Apr 22, 2005 4:32 pm US/Eastern
Sniper Death Sentence Upheld
John Muhammad Denied Involvement At Sentencing
RICHMOND, VA (CBS) ―
The Virginia Supreme Court on Friday affirmed the death penalty for sniper mastermind John Allen Muhammad.
"If society's ultimate penalty should be reserved for the most heinous offenses, accompanied by proof of vileness or future dangerousness, then surely this case qualifies," Justice Donald Lemons wrote.
Muhammad was convicted of two counts of capital murder for the shooting of Dean Harold Meyers in Prince William County, one of 10 sniper killings that that began with the crack of a rifle outside a Wheaton, Md., supermarket and terrorized the Washington region in October 2002.
"No great surprise here," says CBSNews.com Legal Analyst Andrew Cohen. "The evidence against Muhammad was overwhelming, he got a good defense, the trial judge didn't make any critical errors that would have changed the outcome of the case, and jurors followed their instructions."
Lawyers for Muhammad argued on appeal that Muhammad could not be sentenced to death under state law because he was not the triggerman in the shooting spree. They also claimed that a new anti-terrorism law used against Muhammad is unconstitutional and that prosecutors improperly offered conflicting theories in the trials of Muhammad and his accomplice, Lee Boyd Malvo.
Muhammad's prosecutors portrayed him as a manipulator who molded his then-17-year-old cohort into a killer, defense attorneys said, while Malvo's prosecutors described the teenager as a willful, independent thinker who was free of the older man's influence.

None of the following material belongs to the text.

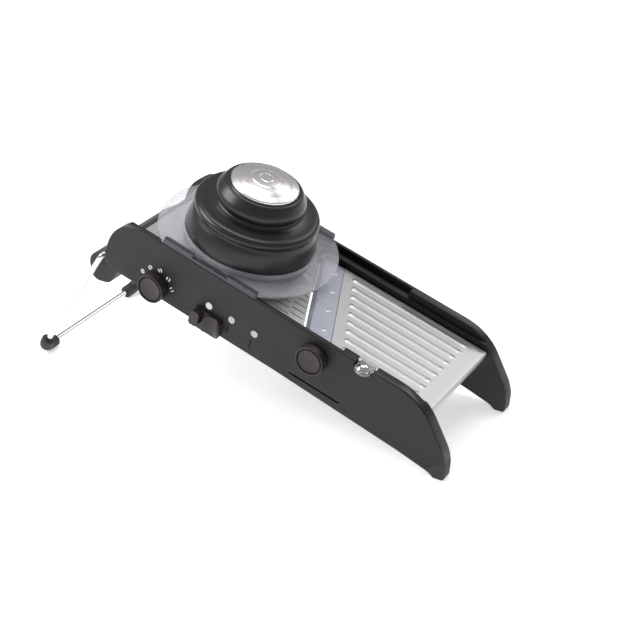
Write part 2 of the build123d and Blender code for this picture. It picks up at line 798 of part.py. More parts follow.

Muhammad denied any involvement in the killings at his sentencing in March 2004, telling the judge, "Don't make a fool of the Constitution of the United States of America."
"Just like I said at the beginning, I had nothing to do with this, and I'll say again, I had nothing to do with this," Muhammad said.
Malvo is serving life in prison without parole for the slayings of Philadelphia businessman Kenneth Bridges and FBI analyst Linda Franklin.
"Because this is a death penalty case, the appeals now move over to federal court, for another round of review," says Cohen, "but the chances that Muhammad will get his conviction or sentence overturned is even more remote at that level than it was during the state review in Virginia. Don't expect him to get a new trial or any other relief."